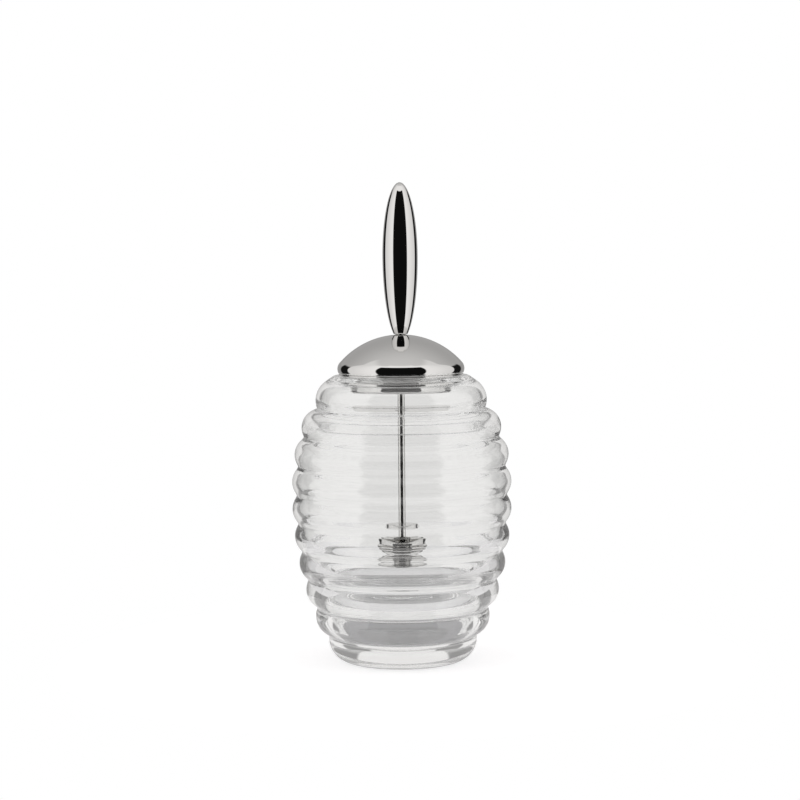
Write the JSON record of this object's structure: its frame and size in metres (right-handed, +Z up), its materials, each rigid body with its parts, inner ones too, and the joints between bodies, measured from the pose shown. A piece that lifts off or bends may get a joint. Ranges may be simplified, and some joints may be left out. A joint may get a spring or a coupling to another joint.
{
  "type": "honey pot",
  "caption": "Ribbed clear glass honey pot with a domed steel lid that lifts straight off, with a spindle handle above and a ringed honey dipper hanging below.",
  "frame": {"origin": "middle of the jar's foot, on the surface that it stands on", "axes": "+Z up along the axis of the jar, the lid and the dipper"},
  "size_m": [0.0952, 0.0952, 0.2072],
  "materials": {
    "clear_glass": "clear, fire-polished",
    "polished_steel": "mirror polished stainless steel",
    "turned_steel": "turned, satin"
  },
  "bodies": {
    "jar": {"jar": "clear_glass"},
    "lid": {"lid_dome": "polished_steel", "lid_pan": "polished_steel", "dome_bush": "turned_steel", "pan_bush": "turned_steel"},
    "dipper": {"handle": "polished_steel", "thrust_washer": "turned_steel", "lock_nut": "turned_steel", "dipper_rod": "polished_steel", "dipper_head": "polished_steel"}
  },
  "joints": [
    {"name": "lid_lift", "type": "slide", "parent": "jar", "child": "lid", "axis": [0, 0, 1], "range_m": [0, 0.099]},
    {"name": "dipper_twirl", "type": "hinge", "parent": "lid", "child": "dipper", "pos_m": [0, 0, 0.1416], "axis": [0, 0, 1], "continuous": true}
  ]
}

_Aim_
Repeat the preceding lines exactly, please, every one of them.

_Complete response_
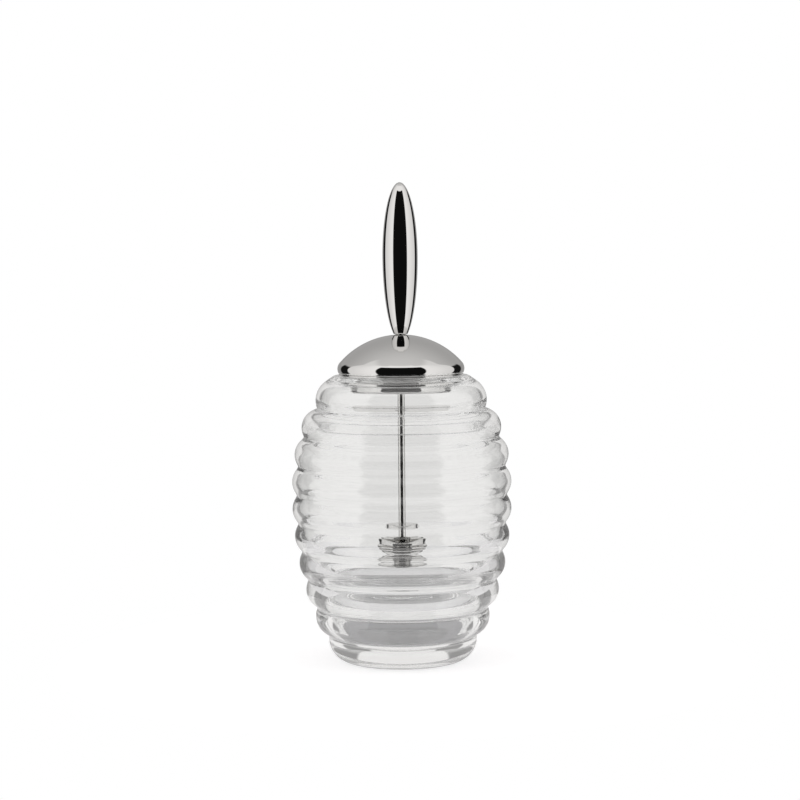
Write the JSON record of this object's structure: its frame and size in metres (right-handed, +Z up), its materials, each rigid body with its parts, inner ones too, and the joints between bodies, measured from the pose shown. A piece that lifts off or bends may get a joint. Ranges may be simplified, and some joints may be left out. A joint may get a spring or a coupling to another joint.
{
  "type": "honey pot",
  "caption": "Ribbed clear glass honey pot with a domed steel lid that lifts straight off, with a spindle handle above and a ringed honey dipper hanging below.",
  "frame": {"origin": "middle of the jar's foot, on the surface that it stands on", "axes": "+Z up along the axis of the jar, the lid and the dipper"},
  "size_m": [0.0952, 0.0952, 0.2072],
  "materials": {
    "clear_glass": "clear, fire-polished",
    "polished_steel": "mirror polished stainless steel",
    "turned_steel": "turned, satin"
  },
  "bodies": {
    "jar": {"jar": "clear_glass"},
    "lid": {"lid_dome": "polished_steel", "lid_pan": "polished_steel", "dome_bush": "turned_steel", "pan_bush": "turned_steel"},
    "dipper": {"handle": "polished_steel", "thrust_washer": "turned_steel", "lock_nut": "turned_steel", "dipper_rod": "polished_steel", "dipper_head": "polished_steel"}
  },
  "joints": [
    {"name": "lid_lift", "type": "slide", "parent": "jar", "child": "lid", "axis": [0, 0, 1], "range_m": [0, 0.099]},
    {"name": "dipper_twirl", "type": "hinge", "parent": "lid", "child": "dipper", "pos_m": [0, 0, 0.1416], "axis": [0, 0, 1], "continuous": true}
  ]
}